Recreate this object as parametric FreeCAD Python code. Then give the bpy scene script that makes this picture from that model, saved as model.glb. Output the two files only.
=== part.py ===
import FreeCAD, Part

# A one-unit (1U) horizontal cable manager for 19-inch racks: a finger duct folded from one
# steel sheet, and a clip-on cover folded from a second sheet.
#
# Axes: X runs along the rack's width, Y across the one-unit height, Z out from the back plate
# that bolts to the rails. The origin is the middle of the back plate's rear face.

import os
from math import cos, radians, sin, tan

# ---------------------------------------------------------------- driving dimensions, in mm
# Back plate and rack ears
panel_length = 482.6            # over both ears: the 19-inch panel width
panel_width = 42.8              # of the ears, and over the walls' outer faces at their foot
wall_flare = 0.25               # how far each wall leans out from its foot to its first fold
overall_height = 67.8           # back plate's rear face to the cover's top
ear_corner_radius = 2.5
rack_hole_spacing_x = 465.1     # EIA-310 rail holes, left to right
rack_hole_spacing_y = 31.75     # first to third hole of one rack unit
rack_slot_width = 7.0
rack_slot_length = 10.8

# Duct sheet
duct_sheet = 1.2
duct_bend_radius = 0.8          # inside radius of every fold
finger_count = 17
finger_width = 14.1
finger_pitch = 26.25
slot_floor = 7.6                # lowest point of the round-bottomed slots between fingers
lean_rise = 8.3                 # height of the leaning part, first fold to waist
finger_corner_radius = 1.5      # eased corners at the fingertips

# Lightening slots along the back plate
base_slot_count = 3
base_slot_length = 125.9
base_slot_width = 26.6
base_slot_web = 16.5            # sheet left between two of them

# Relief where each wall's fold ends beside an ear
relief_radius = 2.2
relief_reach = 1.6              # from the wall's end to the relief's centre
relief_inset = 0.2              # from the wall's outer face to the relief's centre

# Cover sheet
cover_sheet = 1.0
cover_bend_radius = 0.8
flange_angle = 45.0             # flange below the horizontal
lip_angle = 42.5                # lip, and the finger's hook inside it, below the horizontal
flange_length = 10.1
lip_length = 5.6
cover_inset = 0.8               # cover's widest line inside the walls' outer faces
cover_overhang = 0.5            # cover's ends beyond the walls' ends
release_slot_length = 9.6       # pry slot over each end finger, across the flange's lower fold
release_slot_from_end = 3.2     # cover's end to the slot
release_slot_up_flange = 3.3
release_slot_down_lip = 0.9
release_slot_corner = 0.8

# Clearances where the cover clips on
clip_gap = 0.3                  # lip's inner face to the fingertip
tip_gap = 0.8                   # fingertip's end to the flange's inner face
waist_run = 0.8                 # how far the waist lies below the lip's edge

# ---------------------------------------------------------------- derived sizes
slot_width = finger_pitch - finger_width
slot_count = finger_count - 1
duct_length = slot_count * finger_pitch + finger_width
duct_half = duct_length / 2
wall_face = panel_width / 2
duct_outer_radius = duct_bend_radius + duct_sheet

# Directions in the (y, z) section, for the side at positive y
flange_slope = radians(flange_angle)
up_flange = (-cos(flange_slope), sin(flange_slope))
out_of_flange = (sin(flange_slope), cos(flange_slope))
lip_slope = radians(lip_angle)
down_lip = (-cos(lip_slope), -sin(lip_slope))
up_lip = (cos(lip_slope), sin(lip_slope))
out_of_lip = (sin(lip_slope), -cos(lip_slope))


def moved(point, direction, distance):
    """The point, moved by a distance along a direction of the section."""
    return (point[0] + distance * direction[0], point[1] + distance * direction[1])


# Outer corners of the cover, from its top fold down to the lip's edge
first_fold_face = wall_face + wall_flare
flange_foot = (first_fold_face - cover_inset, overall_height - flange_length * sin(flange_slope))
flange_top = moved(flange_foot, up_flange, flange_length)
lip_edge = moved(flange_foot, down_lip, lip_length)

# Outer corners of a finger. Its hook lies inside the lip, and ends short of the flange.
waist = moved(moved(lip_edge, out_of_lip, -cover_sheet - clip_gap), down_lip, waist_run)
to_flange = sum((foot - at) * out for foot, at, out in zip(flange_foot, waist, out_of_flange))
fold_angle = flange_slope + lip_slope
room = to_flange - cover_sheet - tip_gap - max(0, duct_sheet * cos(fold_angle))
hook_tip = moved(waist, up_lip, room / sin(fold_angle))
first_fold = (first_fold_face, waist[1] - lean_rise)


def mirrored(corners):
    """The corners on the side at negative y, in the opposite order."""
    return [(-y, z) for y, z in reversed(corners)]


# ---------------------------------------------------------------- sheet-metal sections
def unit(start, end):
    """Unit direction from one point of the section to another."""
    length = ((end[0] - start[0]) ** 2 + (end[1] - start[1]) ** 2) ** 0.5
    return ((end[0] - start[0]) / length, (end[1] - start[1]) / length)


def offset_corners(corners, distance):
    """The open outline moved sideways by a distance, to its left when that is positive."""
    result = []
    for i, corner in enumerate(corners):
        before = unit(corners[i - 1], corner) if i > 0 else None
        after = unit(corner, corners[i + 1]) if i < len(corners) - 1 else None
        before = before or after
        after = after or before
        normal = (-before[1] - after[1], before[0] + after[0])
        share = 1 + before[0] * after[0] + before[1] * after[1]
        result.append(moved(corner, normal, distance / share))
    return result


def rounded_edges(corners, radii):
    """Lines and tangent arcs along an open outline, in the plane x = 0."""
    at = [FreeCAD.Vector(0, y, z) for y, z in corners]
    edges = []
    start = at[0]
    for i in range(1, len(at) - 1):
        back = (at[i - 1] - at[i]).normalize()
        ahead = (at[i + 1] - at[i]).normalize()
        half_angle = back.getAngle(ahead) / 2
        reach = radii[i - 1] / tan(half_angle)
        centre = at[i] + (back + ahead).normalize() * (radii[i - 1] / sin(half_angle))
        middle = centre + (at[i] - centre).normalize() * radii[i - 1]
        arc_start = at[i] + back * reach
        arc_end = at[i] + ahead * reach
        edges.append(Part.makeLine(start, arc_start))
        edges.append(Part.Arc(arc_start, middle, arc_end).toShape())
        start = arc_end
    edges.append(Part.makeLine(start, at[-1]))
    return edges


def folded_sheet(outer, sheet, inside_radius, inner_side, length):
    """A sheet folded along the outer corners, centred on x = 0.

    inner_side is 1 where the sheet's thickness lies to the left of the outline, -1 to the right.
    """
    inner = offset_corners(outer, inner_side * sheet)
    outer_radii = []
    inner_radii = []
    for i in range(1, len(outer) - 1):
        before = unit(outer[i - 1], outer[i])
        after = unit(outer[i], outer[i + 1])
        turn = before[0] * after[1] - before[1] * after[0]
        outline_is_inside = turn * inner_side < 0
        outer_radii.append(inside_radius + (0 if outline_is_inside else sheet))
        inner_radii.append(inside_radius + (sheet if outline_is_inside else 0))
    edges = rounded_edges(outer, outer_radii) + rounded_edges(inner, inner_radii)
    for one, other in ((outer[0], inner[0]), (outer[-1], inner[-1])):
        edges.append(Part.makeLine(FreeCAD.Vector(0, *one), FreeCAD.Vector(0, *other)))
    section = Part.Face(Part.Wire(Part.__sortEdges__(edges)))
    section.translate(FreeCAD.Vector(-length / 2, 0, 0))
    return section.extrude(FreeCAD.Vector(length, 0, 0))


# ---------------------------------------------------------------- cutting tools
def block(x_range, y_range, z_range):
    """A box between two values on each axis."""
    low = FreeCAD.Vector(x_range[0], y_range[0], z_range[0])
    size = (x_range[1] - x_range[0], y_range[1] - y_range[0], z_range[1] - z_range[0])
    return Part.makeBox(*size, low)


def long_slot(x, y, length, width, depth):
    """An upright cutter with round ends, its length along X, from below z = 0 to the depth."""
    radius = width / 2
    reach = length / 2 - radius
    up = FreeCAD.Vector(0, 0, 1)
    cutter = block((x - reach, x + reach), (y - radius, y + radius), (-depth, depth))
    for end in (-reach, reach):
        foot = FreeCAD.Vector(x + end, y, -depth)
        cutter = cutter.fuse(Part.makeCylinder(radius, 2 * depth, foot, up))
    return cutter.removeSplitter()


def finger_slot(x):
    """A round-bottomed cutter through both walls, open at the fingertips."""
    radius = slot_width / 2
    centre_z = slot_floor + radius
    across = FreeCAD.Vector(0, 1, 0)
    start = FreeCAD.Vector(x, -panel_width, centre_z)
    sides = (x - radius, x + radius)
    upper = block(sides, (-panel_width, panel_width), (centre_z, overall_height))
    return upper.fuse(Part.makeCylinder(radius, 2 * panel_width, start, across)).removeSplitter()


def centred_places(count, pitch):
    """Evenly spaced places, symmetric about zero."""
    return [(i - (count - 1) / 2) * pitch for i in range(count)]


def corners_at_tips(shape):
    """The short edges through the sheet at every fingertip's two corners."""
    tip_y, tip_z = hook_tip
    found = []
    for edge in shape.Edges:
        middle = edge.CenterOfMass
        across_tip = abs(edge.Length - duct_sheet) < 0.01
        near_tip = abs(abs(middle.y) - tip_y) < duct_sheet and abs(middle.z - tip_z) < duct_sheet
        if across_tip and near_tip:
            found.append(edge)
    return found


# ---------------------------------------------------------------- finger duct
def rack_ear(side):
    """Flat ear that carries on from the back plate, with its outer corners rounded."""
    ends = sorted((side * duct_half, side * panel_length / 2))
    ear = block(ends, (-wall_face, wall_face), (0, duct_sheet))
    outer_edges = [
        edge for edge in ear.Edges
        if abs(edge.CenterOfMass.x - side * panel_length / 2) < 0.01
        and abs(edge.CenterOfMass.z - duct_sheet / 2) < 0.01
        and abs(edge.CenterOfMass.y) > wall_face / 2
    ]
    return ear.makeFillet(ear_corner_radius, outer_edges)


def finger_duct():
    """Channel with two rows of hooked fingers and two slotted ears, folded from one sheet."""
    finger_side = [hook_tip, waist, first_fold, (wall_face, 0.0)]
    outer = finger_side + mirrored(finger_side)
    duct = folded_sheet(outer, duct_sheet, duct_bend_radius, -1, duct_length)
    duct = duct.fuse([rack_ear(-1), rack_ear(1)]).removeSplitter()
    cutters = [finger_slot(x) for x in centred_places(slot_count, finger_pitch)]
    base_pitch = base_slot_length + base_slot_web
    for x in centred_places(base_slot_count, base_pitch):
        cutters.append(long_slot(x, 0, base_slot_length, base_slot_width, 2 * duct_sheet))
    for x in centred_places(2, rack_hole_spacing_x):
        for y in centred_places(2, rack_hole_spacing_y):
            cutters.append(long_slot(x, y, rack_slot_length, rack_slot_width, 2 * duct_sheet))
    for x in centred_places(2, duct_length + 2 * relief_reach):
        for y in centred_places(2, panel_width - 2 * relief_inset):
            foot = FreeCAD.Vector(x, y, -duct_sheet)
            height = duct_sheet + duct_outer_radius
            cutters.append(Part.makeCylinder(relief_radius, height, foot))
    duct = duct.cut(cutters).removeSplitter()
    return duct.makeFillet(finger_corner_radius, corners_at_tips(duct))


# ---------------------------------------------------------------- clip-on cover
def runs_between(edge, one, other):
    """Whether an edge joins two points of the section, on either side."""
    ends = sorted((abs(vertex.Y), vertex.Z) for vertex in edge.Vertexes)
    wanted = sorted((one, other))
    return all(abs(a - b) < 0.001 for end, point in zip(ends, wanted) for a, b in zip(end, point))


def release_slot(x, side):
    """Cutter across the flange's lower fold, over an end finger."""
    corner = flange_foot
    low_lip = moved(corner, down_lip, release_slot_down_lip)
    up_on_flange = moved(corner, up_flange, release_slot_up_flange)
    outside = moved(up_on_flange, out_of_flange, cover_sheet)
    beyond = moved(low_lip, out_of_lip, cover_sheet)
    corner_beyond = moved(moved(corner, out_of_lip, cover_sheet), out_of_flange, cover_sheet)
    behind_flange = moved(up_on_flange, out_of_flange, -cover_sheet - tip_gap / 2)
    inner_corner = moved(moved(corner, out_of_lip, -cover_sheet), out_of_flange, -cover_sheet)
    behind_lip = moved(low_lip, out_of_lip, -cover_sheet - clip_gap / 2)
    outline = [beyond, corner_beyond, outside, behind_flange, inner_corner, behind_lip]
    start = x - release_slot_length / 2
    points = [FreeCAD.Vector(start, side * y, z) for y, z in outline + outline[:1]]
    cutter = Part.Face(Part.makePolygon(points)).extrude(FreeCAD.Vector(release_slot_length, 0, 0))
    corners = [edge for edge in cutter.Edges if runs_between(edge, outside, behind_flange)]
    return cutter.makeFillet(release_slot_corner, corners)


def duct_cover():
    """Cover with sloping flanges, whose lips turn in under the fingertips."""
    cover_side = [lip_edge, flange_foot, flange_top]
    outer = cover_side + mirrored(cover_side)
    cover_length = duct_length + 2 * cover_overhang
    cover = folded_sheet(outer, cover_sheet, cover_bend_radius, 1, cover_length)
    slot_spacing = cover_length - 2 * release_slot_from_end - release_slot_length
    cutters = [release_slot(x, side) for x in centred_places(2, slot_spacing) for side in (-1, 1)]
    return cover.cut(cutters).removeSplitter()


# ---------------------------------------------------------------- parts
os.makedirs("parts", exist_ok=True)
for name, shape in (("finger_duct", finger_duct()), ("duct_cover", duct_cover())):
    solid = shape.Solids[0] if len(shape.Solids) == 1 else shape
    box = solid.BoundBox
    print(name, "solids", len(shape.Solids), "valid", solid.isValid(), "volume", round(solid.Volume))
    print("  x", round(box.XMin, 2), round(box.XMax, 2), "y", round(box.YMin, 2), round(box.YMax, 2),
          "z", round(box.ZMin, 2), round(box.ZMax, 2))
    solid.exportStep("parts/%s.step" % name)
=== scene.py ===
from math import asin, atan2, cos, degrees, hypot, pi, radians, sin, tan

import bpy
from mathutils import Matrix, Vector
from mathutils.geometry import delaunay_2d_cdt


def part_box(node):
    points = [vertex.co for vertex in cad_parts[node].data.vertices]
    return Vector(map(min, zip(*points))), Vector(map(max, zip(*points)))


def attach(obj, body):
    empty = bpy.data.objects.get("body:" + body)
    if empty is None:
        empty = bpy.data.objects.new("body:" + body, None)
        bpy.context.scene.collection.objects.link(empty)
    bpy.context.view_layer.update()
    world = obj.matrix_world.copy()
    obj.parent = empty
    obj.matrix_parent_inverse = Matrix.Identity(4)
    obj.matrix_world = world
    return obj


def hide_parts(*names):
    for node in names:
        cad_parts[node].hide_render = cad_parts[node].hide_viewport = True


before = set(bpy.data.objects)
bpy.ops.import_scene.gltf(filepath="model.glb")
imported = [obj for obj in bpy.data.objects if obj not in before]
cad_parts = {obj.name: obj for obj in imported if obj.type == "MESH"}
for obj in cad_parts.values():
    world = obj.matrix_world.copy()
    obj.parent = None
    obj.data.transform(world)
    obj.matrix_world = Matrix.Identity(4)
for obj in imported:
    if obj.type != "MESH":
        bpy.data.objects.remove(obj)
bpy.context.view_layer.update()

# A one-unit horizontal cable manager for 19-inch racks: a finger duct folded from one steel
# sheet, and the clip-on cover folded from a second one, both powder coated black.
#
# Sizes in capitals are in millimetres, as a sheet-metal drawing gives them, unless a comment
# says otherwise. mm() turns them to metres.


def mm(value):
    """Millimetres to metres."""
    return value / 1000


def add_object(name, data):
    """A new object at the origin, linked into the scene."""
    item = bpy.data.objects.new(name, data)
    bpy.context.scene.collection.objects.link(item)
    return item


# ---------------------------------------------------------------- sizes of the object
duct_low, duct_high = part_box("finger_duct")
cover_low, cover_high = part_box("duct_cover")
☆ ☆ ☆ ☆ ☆
» **Work to be completed**
Quote verbatim the opening lines of the listing above, ending with the line where "import FreeCAD, Part" appears; include both endpoints and nothing more.

» **Answer to the problem**
Recreate this object as parametric FreeCAD Python code. Then give the bpy scene script that makes this picture from that model, saved as model.glb. Output the two files only.
=== part.py ===
import FreeCAD, Part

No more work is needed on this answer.